JB: I belong to a wonderful 12-step fellowship program which helped me realize that other people will help you if you are willing to ask for help. It taught me that God is alive and well and wants me to share what I have learned with people facing similar challenges. I have never met anyone who does not know an individual in their life who suffers from alcoholism. The book Under the Influence helped me recognize my own alcoholism, and I refer to this book in Flying Drunk. In the end, my mission to help others become and stay sober is what keeps me sober.
: What do you want people who read your book to walk away with?

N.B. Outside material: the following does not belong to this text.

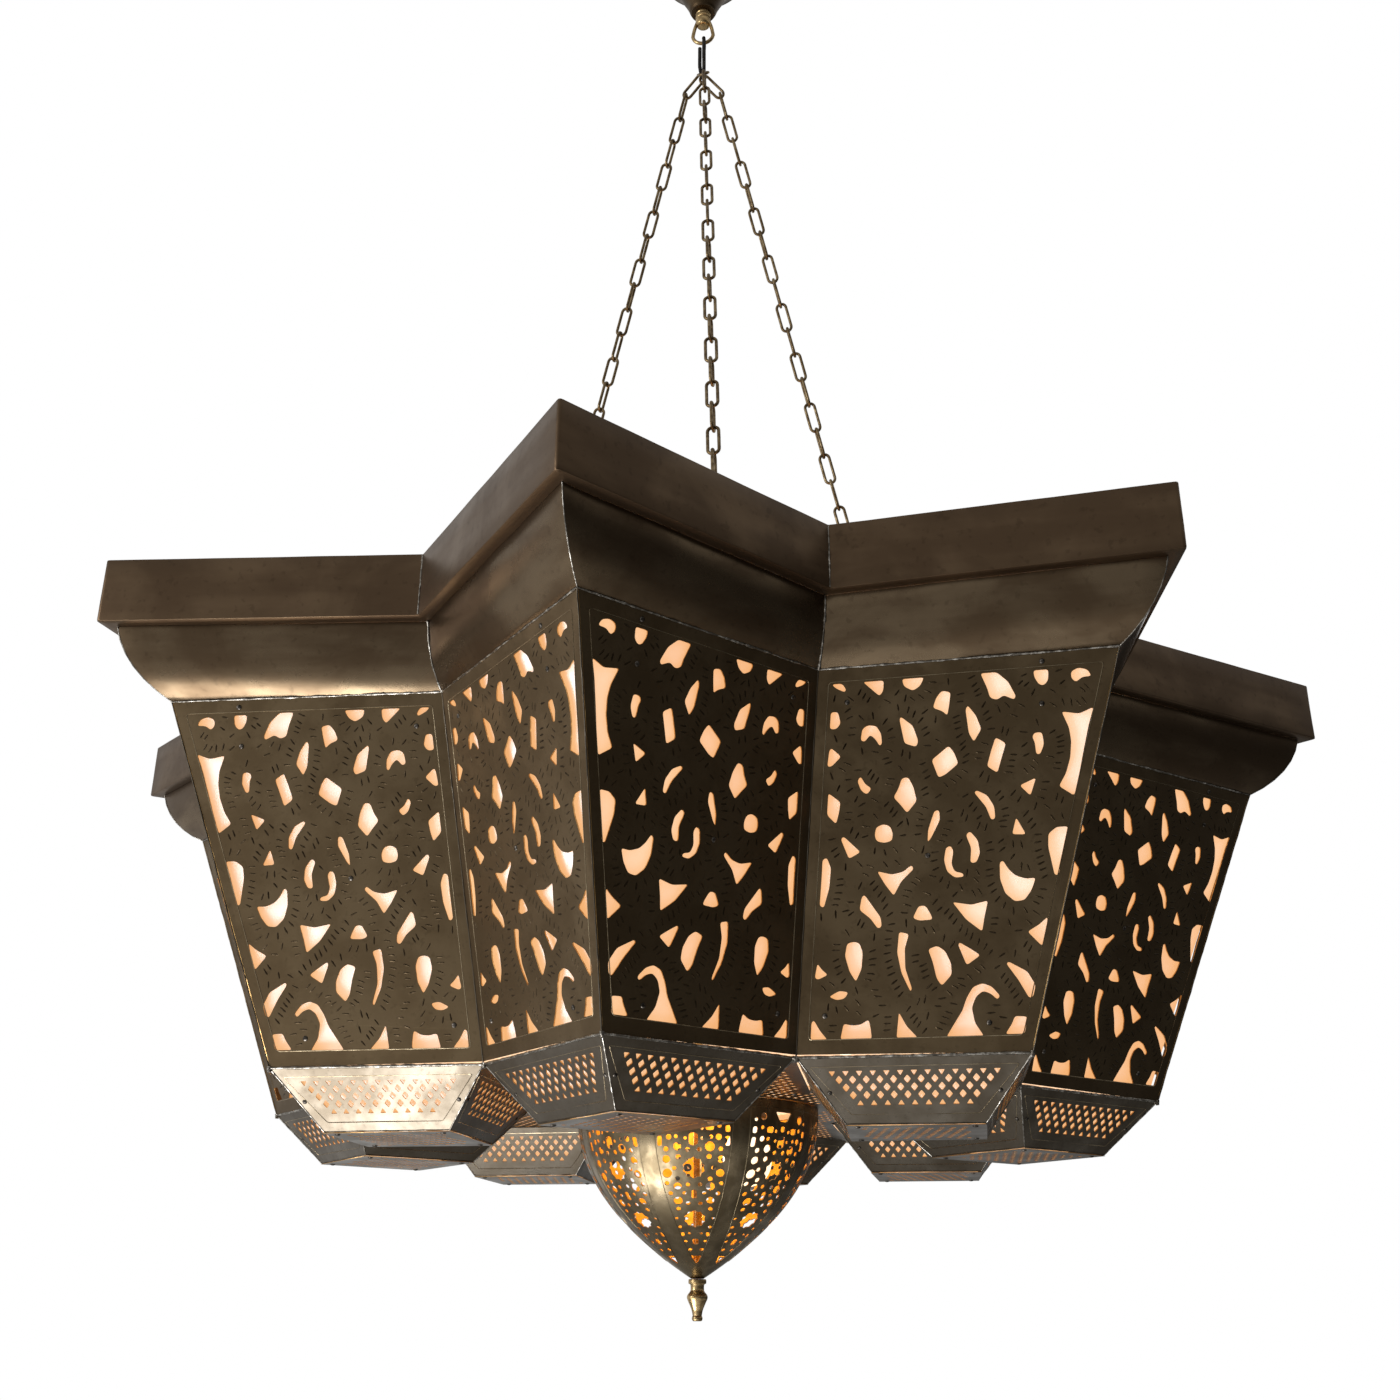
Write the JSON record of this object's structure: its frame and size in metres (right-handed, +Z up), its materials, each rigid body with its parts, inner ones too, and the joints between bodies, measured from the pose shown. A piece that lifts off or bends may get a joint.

JB: I want people to recognize similarities between my life story and their own; I want my message of optimism to resonate with their own hopes for a brighter future. If they are suffering, they do not have to do it alone. They can learn to trust other people, and they must keep moving forward in the face of insurmountable odds and impossible obstacles.
: So would you consider hope to be one of the main themes of your story?
JB: Most definitely. This is a story about hope, love, family, dedication, and strangers reaching out to and befriending a man who was totally lost and destroyed. Slowly, over the course of several years, I was able to rebuild my life by admitting that I did not have to have all of the answers in life, and I certainly did not have to do it all alone. I have been blessed by the journey, and I pray that people will read my book and be blessed by my journey too.
: Thank you, Joe. We really appreciate your time.
JB: You’re welcome, it was my pleasure.